To qualify for a factory CPO program, a vehicle typically must:
- Fall within a specific age range (commonly under 5–6 years old)
- Have fewer than a set mileage limit (often under 80,000–100,000 miles, though this varies by brand)
- Pass a multi-point inspection covering mechanical systems, safety components, and cosmetic condition
- Have a clean title history (no salvage or flood designations, in most programs)
What you get in return usually includes extended warranty coverage, sometimes roadside assistance, and occasionally financing perks. The exact terms — what's covered, for how long, and with what deductible — vary by manufacturer and model year.
A dealer calling itself a "certified car center" while selling factory CPO vehicles is using the phrase to signal affiliation with that program. That's worth something. But verify which program, and read the warranty documentation rather than relying on the signage.
When the Label Comes from the Dealer, Not the Manufacturer
Many used-car operations create their own in-house certification programs. A dealer might inspect every vehicle against a checklist, recondition what fails, and then market those cars as "certified." Some are rigorous. Some are minimal.
🔍 The difference: manufacturer CPO programs are audited and standardized. Dealer-created programs are self-defined. There's no external body verifying what "certified" means at any given independent lot.
This doesn't make dealer-certified vehicles bad purchases — it just means the word alone tells you less than it appears to. The questions to ask:
- What exactly does the inspection cover?
- Who performed it — in-house staff or an independent mechanic?
- Is there a warranty attached, and if so, what are the exact terms?
- Can you see the inspection report?
Third-Party Certifications and Inspections
Some sellers — particularly private parties or smaller independent lots — use third-party vehicle history and inspection services to add credibility. These might include pre-purchase inspections from independent mechanics, vehicle history reports (from services like Carfax or AutoCheck), or certifications from third-party inspection companies.

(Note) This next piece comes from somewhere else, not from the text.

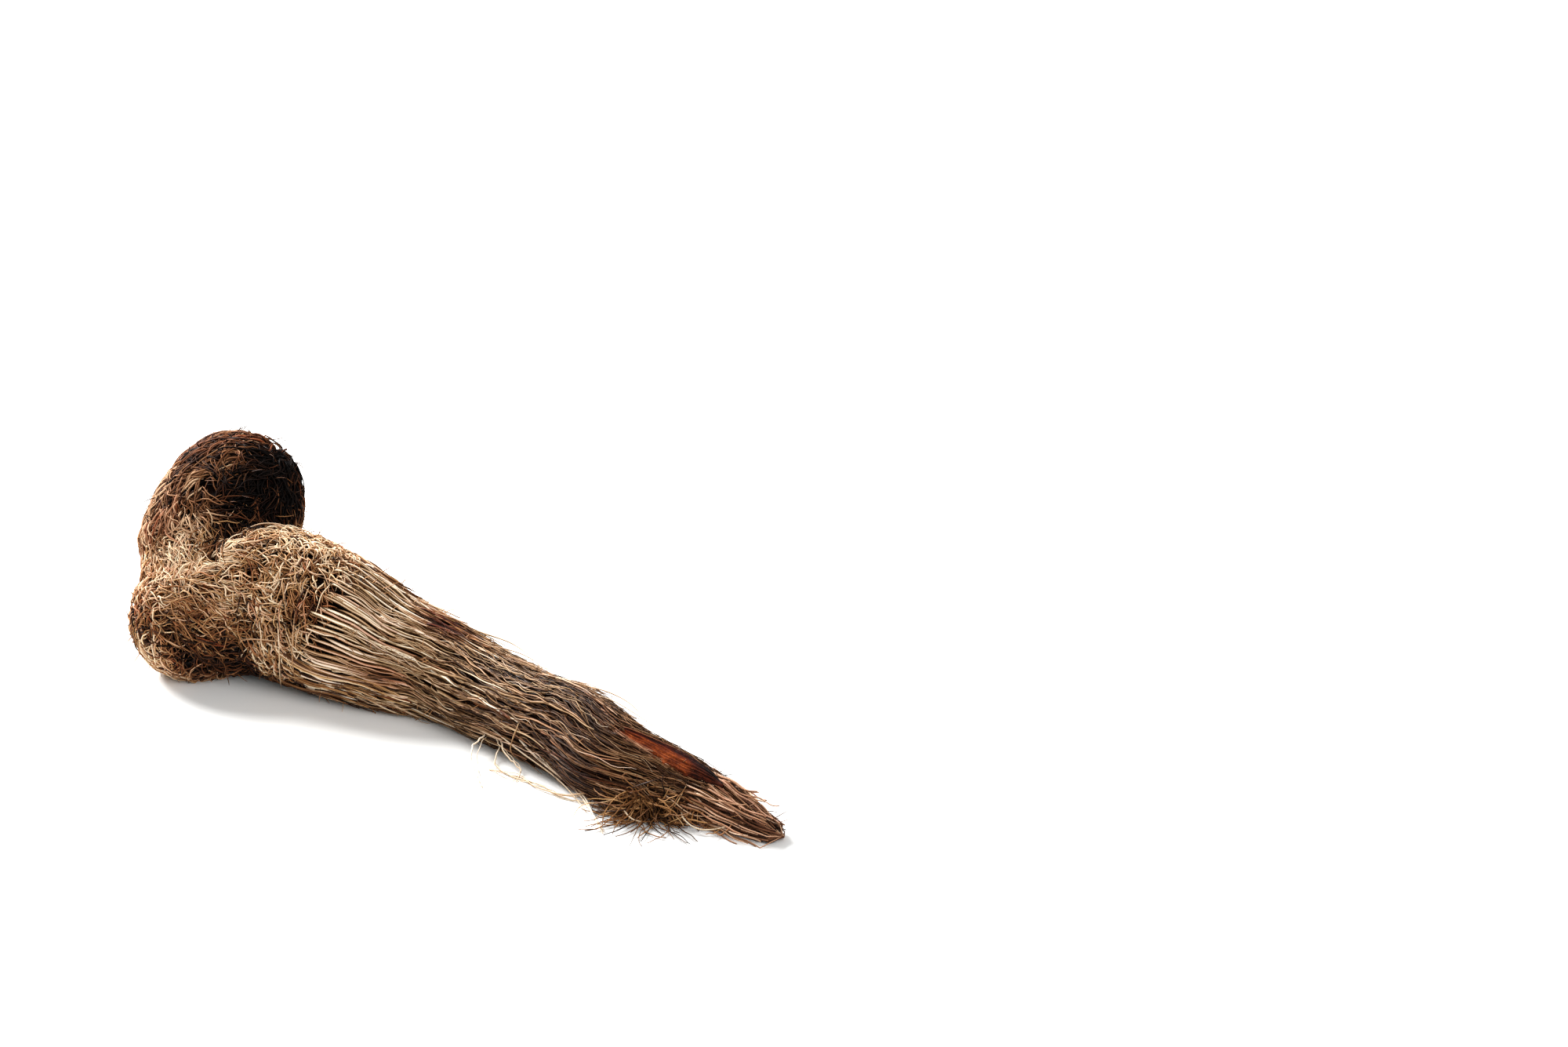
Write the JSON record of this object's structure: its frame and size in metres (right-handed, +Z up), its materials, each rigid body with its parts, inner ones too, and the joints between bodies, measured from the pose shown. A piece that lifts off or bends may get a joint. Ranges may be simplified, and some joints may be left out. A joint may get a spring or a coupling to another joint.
{
  "type": "jatamansi root",
  "caption": "Dried jatamansi root lying on its side: a knotted head with two blunt crowns, a coat of combed fibres narrowing to a wispy tail, and a dried leaf base.",
  "frame": {"origin": "the middle of the bounding box's underside, on the surface that the root lies on", "axes": "+X runs from the knotted head to the wispy tail, +Y points to the root's back as pictured and +Z is up"},
  "size_m": [0.078, 0.0228, 0.0217],
  "materials": {
    "fibre": "matt dried fibre",
    "leaf_base": "dry papery satin"
  },
  "bodies": {
    "root": {"root": "fibre", "leaf_sheath": "leaf_base"}
  },
  "joints": []
}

These vary widely in scope. A vehicle history report tells you about title events, reported accidents, and odometer readings — but it doesn't tell you the condition of the brakes, transmission, or cooling system today. A physical pre-purchase inspection from a qualified mechanic addresses mechanical condition but doesn't replace title research.
Neither one alone gives you a complete picture.

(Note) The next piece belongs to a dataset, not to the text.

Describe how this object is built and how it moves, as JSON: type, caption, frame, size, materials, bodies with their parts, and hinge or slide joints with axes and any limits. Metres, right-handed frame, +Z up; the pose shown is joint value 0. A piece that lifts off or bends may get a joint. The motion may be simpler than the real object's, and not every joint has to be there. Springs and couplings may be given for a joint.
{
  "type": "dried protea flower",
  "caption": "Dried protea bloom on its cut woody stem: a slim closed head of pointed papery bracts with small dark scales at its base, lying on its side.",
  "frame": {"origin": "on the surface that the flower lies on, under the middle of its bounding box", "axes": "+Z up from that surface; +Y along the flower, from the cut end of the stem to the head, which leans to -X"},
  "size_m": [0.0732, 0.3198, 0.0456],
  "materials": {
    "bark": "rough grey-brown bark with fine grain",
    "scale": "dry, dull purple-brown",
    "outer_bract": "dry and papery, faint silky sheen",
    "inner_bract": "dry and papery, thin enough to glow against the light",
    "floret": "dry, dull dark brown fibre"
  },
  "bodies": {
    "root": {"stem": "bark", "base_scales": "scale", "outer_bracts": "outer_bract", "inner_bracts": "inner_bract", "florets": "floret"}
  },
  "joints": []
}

What "Certified" Does Not Automatically Guarantee
Even the strongest manufacturer CPO programs have limits worth understanding:
| What CPO Often Covers | What It Typically Doesn't Cover |
|---|---|
| Powertrain components | Normal wear items (brakes, tires, wipers) |
| Major mechanical systems | Pre-existing cosmetic issues noted at sale |
| Roadside assistance (varies) | Damage from accidents after purchase |
| Limited bumper-to-bumper coverage | Modifications or non-OEM parts |
Coverage terms, deductibles, and what counts as a covered repair depend entirely on the specific manufacturer program and the contract you sign. 🚗
How Pricing Fits In
Certified vehicles — especially manufacturer CPO — typically carry a price premium over comparable non-certified used vehicles. Whether that premium is worth it depends on factors like:
- The vehicle's age and mileage relative to what's common for that model
- The length and scope of warranty coverage remaining
- The reliability record of the specific make and model
- Whether comparable vehicles are available without certification at meaningfully lower prices
The premium can range from a few hundred dollars to several thousand, and it varies by market conditions, vehicle segment, and local demand.
The Variables That Shape What "Certified" Means for You
No two certified-car transactions are identical, because the outcomes depend on:
- Which program backs the certification — manufacturer vs. dealer vs. third-party
- The specific vehicle's history — mileage, maintenance records, prior owners
- The warranty terms — duration, deductible, what's excluded
- Your state — some states have lemon law protections that interact with used-car sales; others don't extend those protections to as-is or certified used vehicles the same way
- The vehicle segment — a certified luxury vehicle has different cost-of-ownership implications than a certified economy car
The word "certified" on a sign is a starting point for questions, not an ending point for research. What the certification covers, who stands behind it, and how it compares to the price of non-certified alternatives are the things that actually determine whether it benefits a specific buyer in a specific situation.